Les coups de cœur #331

08 mars 2021   •  
Écrit par Lou Tsatsas
Les coups de cœur #331

Nos coups de cœur #331, Cléa Rekhou et Céline Yasemin sont toutes deux inspirées par les enjeux sociétaux et les minorités. L’une s’intéresse aux auteurs des violences conjugales et l’autre aux sexualités, genres et relations atypiques.

Cléa Rekhou

Photographe franco-algérienne, née en 1988, Cléa Rekhou a grandi dans une cité de Seine-Saint-Denis. « J’ai été confrontée à des réalités sociales difficiles contre lesquelles j’ai voulu lutter en poussant mes études le plus loin possible », confie-t-elle.
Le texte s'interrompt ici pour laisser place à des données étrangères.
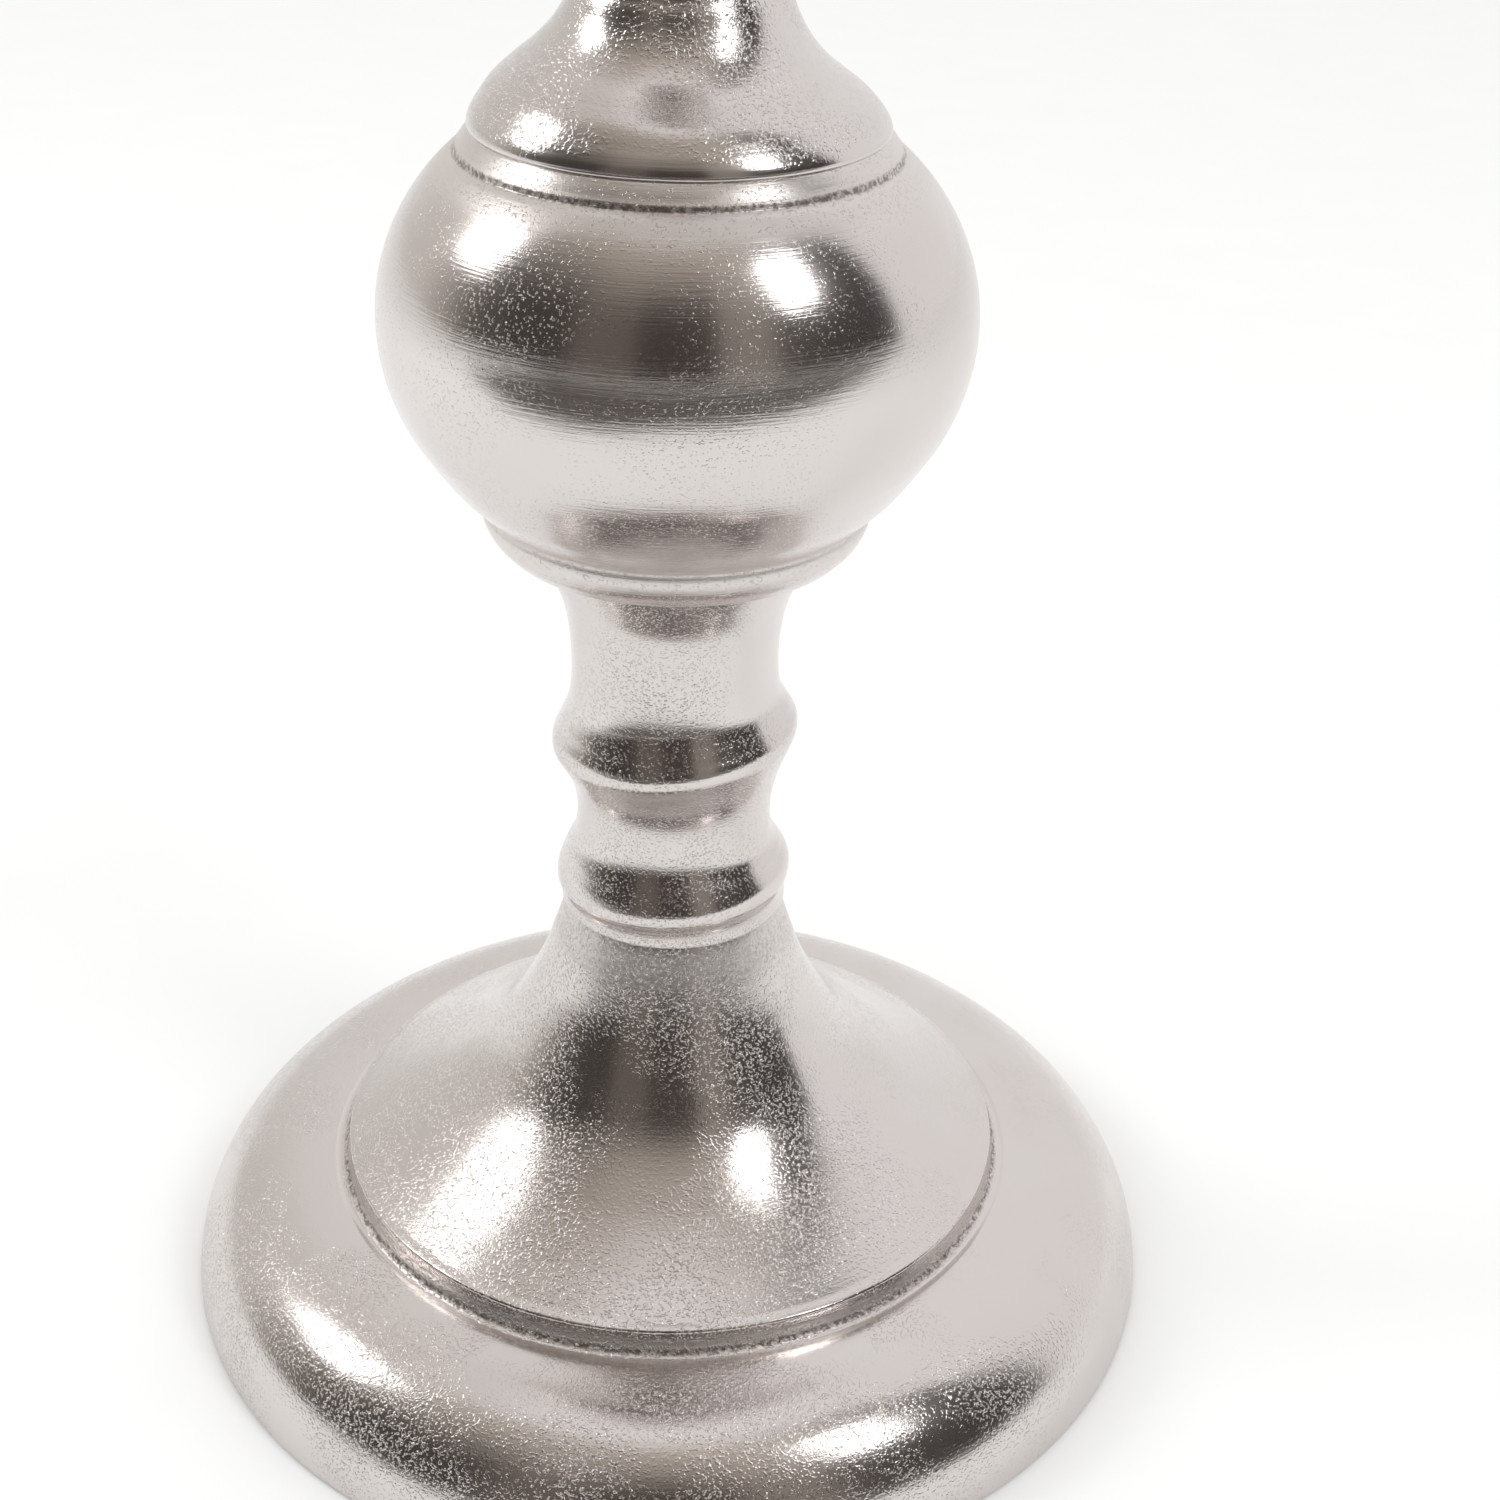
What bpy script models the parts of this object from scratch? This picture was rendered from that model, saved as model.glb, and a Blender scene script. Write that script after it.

Diplômée d’école de commerce, l’autrice s’installe à l’étranger, et découvre la photographie en 2016, en autodidacte. « Le médium est devenu une passion, puis une nécessité », précise-t-elle. Dans ses projets, Cléa Rekhou cherche à mettre en lumière des sujets sociétaux délaissés, à « aller à la rencontre des préjugés, surtout les [s]iens, afin d’essayer de saisir les nuances de l’être humain ». Inspirée par la photographie documentaire et les œuvres de Eugene W. Smith, Susan Meiselas ou encore Laia Abril, la photographe ne cesse de développer des séries engagées. En 2019, elle débute Monsieur, un travail consacré aux hommes, auteurs de violences conjugales. « J’ai réalisé que les consciences s’élevaient à juste titre face à la souffrance des victimes, mais qu’on ne parlait jamais des auteurs. Ils étaient déshumanisés et exclus du dialogue. Je me suis alors mise à la recherche de centres de réinsertion ou d’associations pour leur prise en charge », raconte l’autrice. Privilégiant les tons froids, les décors aseptisés, Cléa Rekhou fait le portrait de ces hommes travaillant pour retrouver des relations plus saines. « J’ai voulu leur donner de mon temps, pour les écouter, discuter, et échanger des moments de vie ensemble. Aucun d’eux n’est un monstre, au contraire, et cela a été mon point de départ dans nos échanges », explique-t-elle. Face à l’objectif, les sujets se livrent, et les regards parlent. Ils témoignent d’une existence difficile, qu’ils tentent tant bien que mal de surmonter. « Saviez-vous que jeter une pile d’assiettes par terre lors d’une dispute est un acte de violence conjugale ? Les auteurs de ces violences ne sont pas seulement des pervers narcissiques commettant des féminicides. La plupart du temps, ces actes sont bien plus “à la portée” de chacun d’entre nous », conclut la photographe.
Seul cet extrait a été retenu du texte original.